Splinter Cell'i, Splinter Cell yapan şeylerin başında Sam abinin birbirinden ilginç animasyonları gelir akla tabii ki. Yıllardır bu artistik hareketleri görünce kaçımız ajan olmayı hayal etmedi söyler misiniz? Bir dönem bizi iyice sarsan bu artistik hareketler yeni oyunda geliştirilerek çeşitlendirilmiş. Temel hareketlerde ki değişikliklerin neler olduğu hemen göze çarpıyor. Özellikle Sam abinin koşma animasyonları baştan aşağıya değişmiş. Ancak ben bu son hali pek beğenmedim. Sağa sola öyle yalpalayarak koşuyor ki, sanki karşımızda ajan değil de, sarhoş bir adam varmış gibi bir izlenim ediniyorsunuz. Eski versiyonlardan miras kalan diğer animasyonlarda ise pek bir değişiklik yok. Yeni eklenen hareketlerde tek kelimeyle göz okşuyorlar. (tabi bug'ları saymazsak ayrıca tek kelime olmadı) Sam Fisher'ın ve diğer karakterlerin hareketleri o kadar gerçekçi tasarlanmış ki herhangi bir yapaylık problemi ya da piksellerin birbirine girmesi gibi sorunlar olmuyor. Animasyonlar konusunda ki tek şikâyet edilebilecek nokta oyunun motorundan kaynaklanan bug'ların bazı hareket bozulmalarına sebep olması. Örneğin çıkıntı olan bir duvarın yanından bir objenin üzerine çıkmaya çalışırken veya düşmesi gerekirken birden objenin üzerinde belirmemiz gibi. Ayrıca az evvel dediğim gibi koşma animasyonları da pek hoşuma gitmedi. Ama yinede animasyonlara torpil geçip yarım puan kırıyorum.
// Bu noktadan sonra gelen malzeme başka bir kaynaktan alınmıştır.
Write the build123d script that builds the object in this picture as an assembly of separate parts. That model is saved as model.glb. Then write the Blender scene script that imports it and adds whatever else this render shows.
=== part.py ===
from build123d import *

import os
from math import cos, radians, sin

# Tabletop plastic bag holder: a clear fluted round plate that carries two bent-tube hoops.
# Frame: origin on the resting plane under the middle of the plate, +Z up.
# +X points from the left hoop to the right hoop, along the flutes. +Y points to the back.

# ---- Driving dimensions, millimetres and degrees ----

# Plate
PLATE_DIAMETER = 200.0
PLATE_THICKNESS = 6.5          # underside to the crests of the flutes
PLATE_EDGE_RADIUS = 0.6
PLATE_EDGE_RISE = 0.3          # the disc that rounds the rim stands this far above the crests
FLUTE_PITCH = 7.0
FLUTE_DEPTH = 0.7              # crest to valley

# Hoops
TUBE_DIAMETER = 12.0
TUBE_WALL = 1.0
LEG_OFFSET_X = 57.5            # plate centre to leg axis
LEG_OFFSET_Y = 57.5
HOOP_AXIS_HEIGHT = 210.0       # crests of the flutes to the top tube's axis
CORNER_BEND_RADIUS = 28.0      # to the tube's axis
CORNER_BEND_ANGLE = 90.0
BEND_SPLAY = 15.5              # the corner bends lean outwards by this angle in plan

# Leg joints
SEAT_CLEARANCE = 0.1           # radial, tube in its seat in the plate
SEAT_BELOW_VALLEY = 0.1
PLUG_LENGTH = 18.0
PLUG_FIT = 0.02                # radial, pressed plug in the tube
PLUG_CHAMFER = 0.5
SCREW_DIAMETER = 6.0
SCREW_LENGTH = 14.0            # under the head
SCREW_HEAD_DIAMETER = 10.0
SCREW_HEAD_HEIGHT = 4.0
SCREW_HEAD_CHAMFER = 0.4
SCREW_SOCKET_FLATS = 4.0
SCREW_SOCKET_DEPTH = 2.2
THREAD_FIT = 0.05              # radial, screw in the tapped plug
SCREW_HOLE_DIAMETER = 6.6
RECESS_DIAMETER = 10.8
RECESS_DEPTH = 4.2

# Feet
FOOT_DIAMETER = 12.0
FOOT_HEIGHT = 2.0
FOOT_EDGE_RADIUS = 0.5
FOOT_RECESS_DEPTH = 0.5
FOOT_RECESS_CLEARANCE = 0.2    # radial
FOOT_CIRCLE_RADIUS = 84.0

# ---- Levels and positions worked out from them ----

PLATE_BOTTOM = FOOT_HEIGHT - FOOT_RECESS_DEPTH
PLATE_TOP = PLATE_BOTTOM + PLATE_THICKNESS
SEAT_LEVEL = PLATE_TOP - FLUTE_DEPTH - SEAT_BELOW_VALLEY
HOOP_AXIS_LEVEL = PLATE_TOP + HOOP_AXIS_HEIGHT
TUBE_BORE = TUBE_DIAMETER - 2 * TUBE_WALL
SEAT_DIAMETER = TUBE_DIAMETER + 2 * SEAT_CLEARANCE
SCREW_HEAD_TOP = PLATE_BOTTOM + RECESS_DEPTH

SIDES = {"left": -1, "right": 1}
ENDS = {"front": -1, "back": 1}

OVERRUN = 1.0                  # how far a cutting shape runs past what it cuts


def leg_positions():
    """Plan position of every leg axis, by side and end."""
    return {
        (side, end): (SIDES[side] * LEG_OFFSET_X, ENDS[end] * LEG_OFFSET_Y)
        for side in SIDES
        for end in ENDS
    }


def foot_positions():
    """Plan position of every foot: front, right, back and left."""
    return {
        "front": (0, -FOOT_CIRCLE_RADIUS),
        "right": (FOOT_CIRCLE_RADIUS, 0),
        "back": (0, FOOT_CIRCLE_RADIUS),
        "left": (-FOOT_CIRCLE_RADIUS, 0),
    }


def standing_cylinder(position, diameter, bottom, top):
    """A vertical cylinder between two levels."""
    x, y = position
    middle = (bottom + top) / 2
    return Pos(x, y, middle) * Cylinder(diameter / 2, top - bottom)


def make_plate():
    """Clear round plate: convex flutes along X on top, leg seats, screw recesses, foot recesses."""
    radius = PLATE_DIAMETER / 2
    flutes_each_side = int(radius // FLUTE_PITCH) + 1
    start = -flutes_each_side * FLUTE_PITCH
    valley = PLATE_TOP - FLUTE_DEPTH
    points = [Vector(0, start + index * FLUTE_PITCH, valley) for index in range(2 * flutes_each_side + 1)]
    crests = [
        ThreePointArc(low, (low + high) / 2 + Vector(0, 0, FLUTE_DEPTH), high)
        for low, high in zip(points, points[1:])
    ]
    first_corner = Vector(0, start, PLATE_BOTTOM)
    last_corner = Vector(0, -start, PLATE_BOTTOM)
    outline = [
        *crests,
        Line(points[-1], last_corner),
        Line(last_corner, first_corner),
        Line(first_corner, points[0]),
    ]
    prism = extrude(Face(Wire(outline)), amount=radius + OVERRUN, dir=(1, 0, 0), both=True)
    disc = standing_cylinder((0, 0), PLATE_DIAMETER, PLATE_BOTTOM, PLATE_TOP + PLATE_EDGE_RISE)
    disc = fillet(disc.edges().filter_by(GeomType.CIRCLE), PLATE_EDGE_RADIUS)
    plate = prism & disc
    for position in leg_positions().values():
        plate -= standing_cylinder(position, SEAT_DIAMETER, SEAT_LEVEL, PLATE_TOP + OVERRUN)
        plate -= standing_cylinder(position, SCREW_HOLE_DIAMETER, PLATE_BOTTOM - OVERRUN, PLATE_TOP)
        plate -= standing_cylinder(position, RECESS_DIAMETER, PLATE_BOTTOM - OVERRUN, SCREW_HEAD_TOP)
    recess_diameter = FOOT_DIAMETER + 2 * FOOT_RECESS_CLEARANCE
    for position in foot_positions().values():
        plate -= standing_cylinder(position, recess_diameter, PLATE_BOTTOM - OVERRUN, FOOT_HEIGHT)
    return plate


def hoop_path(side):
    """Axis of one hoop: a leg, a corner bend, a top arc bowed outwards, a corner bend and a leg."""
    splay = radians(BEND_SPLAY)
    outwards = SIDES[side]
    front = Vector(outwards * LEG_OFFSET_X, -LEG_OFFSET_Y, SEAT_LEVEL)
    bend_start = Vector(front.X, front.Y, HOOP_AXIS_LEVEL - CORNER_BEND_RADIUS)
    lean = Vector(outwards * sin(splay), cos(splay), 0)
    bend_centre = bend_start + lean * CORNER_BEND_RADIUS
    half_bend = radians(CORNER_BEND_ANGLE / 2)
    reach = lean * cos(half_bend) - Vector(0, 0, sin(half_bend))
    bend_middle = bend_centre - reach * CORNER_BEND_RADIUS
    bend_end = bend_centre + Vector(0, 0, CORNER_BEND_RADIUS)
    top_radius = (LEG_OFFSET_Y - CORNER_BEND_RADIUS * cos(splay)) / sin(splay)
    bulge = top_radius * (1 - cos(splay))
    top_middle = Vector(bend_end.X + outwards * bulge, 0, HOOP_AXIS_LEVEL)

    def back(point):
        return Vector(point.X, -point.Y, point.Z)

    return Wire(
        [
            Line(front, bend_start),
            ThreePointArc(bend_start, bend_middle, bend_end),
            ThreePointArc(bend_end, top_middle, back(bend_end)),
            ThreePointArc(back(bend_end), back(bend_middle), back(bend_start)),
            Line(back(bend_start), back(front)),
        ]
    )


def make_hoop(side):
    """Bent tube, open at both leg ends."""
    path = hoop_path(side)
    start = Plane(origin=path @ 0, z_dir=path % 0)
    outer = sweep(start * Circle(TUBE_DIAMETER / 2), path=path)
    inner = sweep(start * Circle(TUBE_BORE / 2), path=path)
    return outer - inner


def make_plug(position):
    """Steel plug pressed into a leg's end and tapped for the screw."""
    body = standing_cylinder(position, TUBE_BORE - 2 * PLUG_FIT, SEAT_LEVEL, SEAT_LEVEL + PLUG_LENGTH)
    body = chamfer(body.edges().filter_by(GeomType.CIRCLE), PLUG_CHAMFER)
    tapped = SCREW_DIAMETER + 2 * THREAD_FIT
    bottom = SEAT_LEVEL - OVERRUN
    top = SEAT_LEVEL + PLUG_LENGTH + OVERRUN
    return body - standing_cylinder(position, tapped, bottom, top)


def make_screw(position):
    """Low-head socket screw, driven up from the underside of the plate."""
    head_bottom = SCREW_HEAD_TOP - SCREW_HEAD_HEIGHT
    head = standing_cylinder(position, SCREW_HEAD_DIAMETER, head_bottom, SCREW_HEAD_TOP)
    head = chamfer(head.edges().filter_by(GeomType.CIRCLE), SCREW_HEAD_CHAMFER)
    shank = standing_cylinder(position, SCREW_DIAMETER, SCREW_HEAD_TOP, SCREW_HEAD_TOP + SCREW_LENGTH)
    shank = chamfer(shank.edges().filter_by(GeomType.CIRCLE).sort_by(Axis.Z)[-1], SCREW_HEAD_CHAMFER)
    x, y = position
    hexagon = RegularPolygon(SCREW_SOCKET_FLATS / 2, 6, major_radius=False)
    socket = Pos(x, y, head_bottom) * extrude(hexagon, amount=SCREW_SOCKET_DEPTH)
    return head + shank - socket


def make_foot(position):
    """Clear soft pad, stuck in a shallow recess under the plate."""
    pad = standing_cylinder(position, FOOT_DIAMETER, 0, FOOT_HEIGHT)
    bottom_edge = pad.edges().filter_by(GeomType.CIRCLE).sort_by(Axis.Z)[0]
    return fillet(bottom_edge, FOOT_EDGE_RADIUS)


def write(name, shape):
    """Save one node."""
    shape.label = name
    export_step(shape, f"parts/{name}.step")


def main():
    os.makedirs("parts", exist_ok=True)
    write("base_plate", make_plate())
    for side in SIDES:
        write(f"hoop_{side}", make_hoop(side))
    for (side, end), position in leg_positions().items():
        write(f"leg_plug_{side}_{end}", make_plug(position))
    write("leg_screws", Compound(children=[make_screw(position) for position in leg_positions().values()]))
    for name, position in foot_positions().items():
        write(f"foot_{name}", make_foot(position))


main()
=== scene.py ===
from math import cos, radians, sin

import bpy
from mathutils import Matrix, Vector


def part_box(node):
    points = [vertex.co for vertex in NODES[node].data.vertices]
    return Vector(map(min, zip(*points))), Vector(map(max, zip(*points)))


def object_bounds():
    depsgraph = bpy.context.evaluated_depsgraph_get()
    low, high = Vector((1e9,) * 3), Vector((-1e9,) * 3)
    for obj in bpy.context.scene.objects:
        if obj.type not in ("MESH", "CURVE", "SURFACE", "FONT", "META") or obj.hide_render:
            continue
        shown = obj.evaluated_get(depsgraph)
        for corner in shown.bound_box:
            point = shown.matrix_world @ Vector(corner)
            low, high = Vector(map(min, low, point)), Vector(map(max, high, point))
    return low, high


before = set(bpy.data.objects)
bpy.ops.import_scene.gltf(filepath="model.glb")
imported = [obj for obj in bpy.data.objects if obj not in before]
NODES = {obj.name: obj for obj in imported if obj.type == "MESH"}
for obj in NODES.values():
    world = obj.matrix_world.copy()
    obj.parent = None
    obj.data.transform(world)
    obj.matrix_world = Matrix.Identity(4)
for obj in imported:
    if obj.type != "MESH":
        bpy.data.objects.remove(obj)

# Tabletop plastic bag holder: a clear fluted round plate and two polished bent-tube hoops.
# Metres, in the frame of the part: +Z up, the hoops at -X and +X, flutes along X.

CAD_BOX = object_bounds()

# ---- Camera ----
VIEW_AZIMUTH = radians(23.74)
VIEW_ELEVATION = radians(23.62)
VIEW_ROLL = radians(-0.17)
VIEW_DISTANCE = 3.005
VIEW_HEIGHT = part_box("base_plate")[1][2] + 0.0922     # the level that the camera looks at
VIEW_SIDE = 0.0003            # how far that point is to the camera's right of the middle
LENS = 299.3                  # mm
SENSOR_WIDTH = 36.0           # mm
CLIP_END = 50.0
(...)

SC serisinin her zaman takdir kazandığı bir diğer nokta da kullanılan ara videolar olmuştur. Senaryo oyun içerisinde ne kadar eğlenceli ve sürükleyici aktarılırsa aktarılsın oyuncuya nefes aldıran ve dikkatin toplanmasında önemli rol oynayan asıl unsur ara videolardır. Özellikle ara videolara özenen yapımcıların oyunlarına daha bir hoşgörüyle bakarım ki bunu da her fırsatta dile getirmişimdir. Maziyi düşünüp videolar konusunda iz bırakan oyunları hatırlama çalıştığımda Splinter Cell serisinin bir çırpıda aklıma gelen isimlerden biri olduğunu rahatlıkla söyleyebilirim. Double Agent içinde eskiyi aratmayacak kadar şık ve güzel videolar tasarlanmış. Yalnız eskiye nazaran daha seyrek karşımıza çıkıyorlar. Oyunun başında ki alıştırma bölümünden sonra arada yaşananları açıklamak amacıyla yapılmış olan videonun çok çarpıcı olduğu konusunda hemfikiriz sanırım. Kurgulama konusunda yapımcıların ustalığını kanıtladığına inandığım bu sahne gibi daha birçoğunun oyun boyunca sık sık karşımıza çıkmasını dilerdim. Sırf bu yüzden yeni SC eski havasından uzaklaştığını hissettirdi bana. Ama yanlış anlamayın sakın oyunun böyle kabuk değiştirmesinden çok fazla şikâyetçi değilim. Neyse uzatmayalım. Özetle video kısmı önemli yerlerde devreye girmek gibi bir misyon edinmiş.